Here at Moots in Steamboat Springs, you can have a high-end, custom bicycle made just for you at a small workshop mere yards off the roads and trails we all love to ride. Farm to table and local workshop to local trails: How many people in the world actually have this opportunity to do this? Not many. As a very physically active community, the ability to locally source our food and our bicycles is as good, or better, than anywhere in the world.

As summer really gets rolling here in the Yampa Valley, I'd also like to remind my fellow cyclists of a few things as we ride our quiet country roads.
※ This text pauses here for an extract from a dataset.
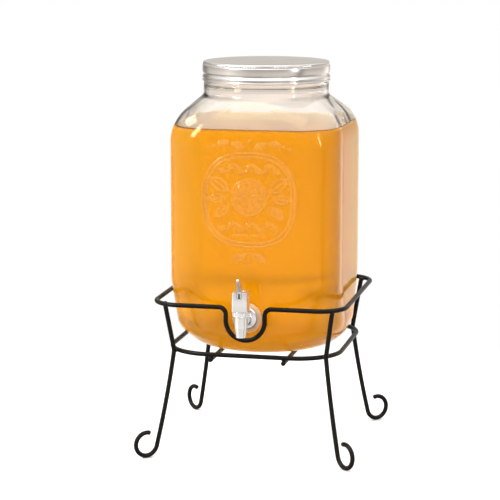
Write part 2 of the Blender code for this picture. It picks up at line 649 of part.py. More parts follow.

  • Leave gates as you find them.
  • Speak with horse riders and ranchers along your route, and offer to help with cattle drives. It's fun, and you may learn a thing or two.
  • Be wary of ag machinery on roadways, as they frequently have different braking, signaling and turning radii than passenger vehicles and may have difficulty seeing cyclists.
  • Leave no trace of trash, use the bathroom before your ride and don't hog the road, as even the quietest of backcountry county roads is someone's main street.

I'd also like to extend a huge thank you to the CAA for making our Moots — Colorado Ranch Rally event something locals and visitors alike look forward to each year.  Our sense of community, like our awesome local ag products and sweet Moots titanium bikes, can't be outsourced, either.

Matthew Alford is director of international Sales for Moots.